Heavy industry companies like Metinvest and ArcelorMittal Kryvyi Rih also helped by providing equipment for building defense lines around the city.
“All municipal equipment we have was involved, of course. Plus, we took heavy equipment from the quarries, dug trenches around the city, built fortifications inside it,” Vilkul said.
Some of this equipment helped block the roads leading to Kryvyi Rih from the south. Some of them remain blocked today.
“Where we could, we blocked the roads with BelAZ dump trucks, big bulldozers, shot their tires…$10 million worth of mining equipment was laid to rest there.”
A changed man?
Vilkul is convinced that Kryvyi Rih was among Russia’s primary targets to take over because of its industries and central location.
According to Vilkul, his former allies from the Party of Regions, ex-lawmaker Oleh Tsariov and ex-interior minister Vitaliy Zakharchenko, who both live in Russia now, reached out to him, calling on him to surrender and collaborate. He says he refused.
To demonstrate his pro-Ukraine stance even more, Vilkul, a Russian speaker, has recently switched to the Ukrainian language and encouraged residents of Kryvyi Rih to do the same.
“Language is also our weapon,” he said on his Telegram channel in early July, announcing the launch of free classes in the city for those who want to learn Ukrainian.
When asked why he didn’t act as patriotically as now back in 2014, when Russia annexed Crimea and invaded Donbas for the first time, he said that it only “seemed” that he was being unpatriotic.
He, however, acknowledged a change in some of his views.
"Before Feb. 24, I believed that the non-aligned status of NATO was more efficient for us… It was a mistake. Yes, I was wrong," he said, emphasizing that now he is "100% for" joining NATO.
Another mistake, Vilkul said, was his belief Ukraine must implement the Minsk Agreements, a series of treaties brokered by the OSCE, France, and Germany that Russia and Ukraine first signed in 2014 and amended in 2015, aiming to end the war in the Donbas.

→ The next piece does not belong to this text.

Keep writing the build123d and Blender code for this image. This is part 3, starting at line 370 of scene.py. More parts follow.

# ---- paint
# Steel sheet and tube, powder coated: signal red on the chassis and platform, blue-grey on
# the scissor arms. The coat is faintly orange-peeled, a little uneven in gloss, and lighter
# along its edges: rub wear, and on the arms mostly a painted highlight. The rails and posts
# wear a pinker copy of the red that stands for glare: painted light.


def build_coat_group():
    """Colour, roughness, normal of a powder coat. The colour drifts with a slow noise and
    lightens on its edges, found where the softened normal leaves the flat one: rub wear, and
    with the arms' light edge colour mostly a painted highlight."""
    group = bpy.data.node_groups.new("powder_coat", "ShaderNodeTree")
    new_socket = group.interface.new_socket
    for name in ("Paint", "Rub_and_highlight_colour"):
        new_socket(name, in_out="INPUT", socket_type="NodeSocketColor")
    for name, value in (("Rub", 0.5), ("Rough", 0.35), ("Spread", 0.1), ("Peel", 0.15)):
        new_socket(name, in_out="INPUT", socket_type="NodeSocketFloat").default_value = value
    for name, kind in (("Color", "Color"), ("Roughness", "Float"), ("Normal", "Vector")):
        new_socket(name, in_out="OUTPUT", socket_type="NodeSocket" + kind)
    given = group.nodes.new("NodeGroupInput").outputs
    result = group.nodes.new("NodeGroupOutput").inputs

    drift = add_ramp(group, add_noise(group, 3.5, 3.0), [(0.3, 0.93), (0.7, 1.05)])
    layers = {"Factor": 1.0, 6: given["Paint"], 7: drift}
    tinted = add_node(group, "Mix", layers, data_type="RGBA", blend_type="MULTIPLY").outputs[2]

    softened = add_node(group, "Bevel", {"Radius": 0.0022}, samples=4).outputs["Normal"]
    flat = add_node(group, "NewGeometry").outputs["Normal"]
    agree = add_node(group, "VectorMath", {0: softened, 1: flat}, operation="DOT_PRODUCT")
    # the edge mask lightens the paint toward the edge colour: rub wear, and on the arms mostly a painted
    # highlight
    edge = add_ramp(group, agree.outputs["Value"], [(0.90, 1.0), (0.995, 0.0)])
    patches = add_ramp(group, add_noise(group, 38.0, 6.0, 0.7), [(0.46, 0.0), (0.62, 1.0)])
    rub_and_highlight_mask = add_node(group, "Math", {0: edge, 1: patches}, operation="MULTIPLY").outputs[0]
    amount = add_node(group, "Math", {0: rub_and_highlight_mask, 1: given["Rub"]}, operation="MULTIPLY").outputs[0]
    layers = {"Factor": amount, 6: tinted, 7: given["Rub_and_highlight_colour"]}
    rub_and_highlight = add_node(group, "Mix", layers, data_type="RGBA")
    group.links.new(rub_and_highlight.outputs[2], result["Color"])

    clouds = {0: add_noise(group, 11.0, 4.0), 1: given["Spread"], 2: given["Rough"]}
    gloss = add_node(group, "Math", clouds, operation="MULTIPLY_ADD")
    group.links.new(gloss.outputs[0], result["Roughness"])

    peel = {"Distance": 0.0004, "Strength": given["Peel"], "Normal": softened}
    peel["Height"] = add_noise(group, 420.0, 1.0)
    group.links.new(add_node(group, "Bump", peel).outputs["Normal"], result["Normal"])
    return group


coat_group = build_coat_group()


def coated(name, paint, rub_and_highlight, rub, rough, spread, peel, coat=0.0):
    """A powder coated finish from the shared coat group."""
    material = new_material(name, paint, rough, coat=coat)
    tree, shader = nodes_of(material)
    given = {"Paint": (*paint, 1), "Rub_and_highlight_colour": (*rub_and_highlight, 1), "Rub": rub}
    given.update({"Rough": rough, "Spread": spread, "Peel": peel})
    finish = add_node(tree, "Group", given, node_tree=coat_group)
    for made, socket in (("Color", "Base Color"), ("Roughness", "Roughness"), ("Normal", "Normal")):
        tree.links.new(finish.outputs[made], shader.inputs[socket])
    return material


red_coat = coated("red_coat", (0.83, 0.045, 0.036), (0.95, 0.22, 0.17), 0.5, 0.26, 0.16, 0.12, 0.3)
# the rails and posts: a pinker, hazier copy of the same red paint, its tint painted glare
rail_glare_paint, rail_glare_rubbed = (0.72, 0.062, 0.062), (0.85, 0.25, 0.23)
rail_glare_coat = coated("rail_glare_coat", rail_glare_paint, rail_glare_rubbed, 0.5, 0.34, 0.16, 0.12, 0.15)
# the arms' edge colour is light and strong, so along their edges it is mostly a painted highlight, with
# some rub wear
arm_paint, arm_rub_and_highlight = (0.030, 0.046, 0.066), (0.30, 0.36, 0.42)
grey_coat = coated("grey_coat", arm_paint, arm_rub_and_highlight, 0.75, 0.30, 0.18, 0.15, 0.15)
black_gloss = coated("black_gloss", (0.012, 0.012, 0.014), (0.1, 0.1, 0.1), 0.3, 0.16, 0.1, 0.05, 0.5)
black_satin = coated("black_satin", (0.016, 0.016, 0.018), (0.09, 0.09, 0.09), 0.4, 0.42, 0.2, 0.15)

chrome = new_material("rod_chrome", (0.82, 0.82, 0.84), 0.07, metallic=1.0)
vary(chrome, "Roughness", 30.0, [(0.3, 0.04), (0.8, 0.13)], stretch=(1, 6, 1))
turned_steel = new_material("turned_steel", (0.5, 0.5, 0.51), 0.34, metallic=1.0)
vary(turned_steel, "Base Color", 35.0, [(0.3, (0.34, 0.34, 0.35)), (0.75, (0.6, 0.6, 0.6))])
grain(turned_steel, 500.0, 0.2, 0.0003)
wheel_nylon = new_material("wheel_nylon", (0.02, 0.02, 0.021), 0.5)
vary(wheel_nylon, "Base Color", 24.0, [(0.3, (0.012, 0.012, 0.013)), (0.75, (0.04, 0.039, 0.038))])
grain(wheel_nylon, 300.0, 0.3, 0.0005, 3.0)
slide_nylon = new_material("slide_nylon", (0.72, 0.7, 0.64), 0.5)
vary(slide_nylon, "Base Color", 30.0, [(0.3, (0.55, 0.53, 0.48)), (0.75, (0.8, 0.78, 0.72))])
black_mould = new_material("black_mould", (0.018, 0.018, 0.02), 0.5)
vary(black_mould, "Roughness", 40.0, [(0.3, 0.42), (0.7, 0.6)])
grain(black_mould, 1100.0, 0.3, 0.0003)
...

“I believed that the path to resolving the situation lies through peaceful negotiations…After Feb. 24, I realized that the path to peace lies only through the battlefield and will be defined by the number of coffins that will be taken from here for Russia,” Vilkul said.

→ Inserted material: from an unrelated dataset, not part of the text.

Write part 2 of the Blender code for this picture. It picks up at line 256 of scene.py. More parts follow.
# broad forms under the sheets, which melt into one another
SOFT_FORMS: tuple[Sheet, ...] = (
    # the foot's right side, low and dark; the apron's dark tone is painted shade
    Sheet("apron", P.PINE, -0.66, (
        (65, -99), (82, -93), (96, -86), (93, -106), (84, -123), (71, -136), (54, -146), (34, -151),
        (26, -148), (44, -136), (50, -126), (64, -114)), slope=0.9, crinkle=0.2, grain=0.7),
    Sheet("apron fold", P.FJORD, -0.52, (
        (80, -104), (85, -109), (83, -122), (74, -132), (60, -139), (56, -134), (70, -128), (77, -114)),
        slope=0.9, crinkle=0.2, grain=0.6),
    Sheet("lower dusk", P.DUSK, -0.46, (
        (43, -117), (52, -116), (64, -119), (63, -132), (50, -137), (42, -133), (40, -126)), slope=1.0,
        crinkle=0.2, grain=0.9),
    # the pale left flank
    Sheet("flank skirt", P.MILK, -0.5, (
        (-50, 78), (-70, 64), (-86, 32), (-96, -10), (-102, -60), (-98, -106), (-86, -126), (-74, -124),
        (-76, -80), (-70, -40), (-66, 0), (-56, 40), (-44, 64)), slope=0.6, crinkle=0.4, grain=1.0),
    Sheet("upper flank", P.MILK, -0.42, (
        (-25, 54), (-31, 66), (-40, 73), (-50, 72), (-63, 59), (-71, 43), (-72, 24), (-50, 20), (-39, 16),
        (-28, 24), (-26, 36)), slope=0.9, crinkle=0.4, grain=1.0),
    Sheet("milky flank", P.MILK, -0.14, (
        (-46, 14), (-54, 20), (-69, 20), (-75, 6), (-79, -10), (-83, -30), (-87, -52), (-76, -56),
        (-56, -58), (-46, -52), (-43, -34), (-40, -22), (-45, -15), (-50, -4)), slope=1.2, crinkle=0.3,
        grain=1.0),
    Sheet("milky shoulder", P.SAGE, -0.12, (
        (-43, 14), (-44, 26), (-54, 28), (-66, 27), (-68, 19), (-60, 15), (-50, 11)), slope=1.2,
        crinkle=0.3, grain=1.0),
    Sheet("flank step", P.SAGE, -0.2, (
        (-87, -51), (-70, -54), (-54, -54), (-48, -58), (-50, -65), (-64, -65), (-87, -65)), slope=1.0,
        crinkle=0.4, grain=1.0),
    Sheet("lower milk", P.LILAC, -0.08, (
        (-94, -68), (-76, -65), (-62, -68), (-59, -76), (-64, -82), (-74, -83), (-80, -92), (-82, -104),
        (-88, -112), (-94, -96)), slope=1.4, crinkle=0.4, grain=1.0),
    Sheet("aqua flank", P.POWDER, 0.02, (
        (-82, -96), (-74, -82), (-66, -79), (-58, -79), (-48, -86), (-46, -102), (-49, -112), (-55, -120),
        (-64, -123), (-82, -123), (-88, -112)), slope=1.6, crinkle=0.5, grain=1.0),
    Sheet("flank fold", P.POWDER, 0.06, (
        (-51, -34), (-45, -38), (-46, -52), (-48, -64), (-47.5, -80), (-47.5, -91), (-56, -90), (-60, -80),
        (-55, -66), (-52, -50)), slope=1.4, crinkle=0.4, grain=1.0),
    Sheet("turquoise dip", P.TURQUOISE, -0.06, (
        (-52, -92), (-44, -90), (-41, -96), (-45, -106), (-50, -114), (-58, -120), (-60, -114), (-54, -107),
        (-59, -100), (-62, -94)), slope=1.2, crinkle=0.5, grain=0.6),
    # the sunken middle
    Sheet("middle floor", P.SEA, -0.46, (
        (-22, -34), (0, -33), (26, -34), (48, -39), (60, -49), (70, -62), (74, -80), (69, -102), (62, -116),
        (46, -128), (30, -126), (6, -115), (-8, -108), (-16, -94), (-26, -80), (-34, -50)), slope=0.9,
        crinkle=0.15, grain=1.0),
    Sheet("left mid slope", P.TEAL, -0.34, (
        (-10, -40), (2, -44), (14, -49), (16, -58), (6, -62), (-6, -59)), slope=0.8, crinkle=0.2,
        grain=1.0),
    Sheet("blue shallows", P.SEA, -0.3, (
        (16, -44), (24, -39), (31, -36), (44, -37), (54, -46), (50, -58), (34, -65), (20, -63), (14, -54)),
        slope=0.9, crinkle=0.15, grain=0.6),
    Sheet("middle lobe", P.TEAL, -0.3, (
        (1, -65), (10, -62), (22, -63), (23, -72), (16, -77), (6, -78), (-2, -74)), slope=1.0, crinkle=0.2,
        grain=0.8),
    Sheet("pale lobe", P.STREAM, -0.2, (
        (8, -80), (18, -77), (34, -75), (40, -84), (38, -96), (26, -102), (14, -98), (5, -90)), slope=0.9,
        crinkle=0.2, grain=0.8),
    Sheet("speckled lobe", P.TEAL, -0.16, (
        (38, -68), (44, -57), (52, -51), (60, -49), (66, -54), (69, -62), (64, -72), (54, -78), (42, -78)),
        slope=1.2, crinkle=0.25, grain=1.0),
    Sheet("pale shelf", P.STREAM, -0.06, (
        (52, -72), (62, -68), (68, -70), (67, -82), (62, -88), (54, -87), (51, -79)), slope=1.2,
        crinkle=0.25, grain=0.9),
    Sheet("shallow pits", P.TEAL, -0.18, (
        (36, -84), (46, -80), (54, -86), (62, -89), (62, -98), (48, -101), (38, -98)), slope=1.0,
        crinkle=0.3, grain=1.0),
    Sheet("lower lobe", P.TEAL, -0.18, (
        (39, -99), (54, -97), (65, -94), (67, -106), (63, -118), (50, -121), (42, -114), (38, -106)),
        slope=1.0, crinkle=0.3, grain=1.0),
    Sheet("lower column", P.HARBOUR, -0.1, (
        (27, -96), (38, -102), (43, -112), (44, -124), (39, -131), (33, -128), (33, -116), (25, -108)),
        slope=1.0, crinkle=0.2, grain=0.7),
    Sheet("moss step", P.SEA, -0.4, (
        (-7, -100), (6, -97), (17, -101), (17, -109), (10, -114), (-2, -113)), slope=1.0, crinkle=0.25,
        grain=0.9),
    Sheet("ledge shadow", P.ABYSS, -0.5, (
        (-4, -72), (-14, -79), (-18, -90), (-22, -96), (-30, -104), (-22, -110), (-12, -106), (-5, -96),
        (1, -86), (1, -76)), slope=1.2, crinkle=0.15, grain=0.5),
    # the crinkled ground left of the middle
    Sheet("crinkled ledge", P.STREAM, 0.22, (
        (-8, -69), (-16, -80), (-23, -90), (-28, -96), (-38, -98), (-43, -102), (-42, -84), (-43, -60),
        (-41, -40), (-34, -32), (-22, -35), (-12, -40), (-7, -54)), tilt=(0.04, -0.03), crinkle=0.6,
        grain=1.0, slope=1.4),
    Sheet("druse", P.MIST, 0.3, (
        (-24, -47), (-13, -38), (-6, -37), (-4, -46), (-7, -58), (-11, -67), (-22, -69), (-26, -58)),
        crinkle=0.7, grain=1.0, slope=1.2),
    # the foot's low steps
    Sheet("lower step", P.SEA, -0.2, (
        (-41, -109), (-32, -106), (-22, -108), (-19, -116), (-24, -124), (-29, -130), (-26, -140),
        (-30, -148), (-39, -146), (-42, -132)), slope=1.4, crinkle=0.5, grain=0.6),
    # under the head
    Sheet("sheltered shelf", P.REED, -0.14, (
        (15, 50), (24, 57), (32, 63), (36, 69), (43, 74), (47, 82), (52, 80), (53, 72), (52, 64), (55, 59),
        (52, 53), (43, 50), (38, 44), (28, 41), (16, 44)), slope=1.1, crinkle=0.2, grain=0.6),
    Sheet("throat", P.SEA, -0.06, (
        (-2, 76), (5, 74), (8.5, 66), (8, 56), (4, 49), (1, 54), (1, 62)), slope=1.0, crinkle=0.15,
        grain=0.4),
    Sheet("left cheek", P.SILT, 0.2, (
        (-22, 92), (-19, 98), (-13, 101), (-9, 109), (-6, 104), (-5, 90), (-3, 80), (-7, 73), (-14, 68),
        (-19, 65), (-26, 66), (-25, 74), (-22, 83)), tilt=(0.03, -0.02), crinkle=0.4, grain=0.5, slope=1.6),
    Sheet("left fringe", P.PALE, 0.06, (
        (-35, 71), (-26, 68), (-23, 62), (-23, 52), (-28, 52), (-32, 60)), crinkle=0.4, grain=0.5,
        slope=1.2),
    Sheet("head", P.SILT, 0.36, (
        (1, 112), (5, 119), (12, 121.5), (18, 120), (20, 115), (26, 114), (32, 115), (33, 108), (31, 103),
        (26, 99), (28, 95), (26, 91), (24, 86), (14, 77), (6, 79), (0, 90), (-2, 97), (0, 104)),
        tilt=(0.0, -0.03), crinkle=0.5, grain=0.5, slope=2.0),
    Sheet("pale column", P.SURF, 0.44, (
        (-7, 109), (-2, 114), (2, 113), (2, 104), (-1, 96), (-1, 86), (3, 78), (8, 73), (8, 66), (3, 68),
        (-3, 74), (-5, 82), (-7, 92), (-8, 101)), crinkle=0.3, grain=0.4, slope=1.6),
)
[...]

He denied ever being “pro-Russian,” saying that his past political stances were dictated by what he thought was best for the country at the time.
Forgetting past rivalries
Some of Vilkul’s enemies, on the contrary, turned into allies after the war broke out. Among them was Borys Filatov, mayor of Dnipro, a regional center 150 kilometers northeast of Kryvyi Rih.
The two were fierce rivals during the 2015 and 2020 mayoral elections. Filatov won both times, while Vilkul came second in 2015 and third in 2020. During the races, the two didn’t hold back in their public criticism and insults of each other.
Now, it seems, past grievances are all forgotten.
"We beat like one heart… We both protect our motherland."
In April, Filatov also told the Kyiv Independent that he and Vilkul have no disagreements anymore. He said they now work closely together, help each other and speak on the phone several times a day.
In a March interview with Novoe Vremya, Filatov said of Vilkul: “Sasha (the diminutive for Oleksandr) is a complicated person, but he has never been pro-Russian…or anti-Ukraine.”
Others are helping, too. Vilkul said that he has turned to two of Ukraine's wealthiest oligarchs, Victor Pinchuk and notorious Ihor Kolomoisky, for help.
"Nikopol Ferroalloy Plant (co-owned by Kolomoisky and Pinchuk) supplied plates for body vests. I turned to Kolomoisky when we had a fuel shortage, and we got it fast," he said.
The only person Vilkul refused to talk about was President Volodymyr Zelensky, another native of Kryvyi Rih.
He only said the city doesn't get any special treatment because of Zelensky's origin: "I think the president has a special attitude towards all of Ukraine and every city in Ukraine."
Vilkul, however, appears particularly partial to Kryvyi Rih. "We were born here. The graves of our relatives are here. We have nowhere to go."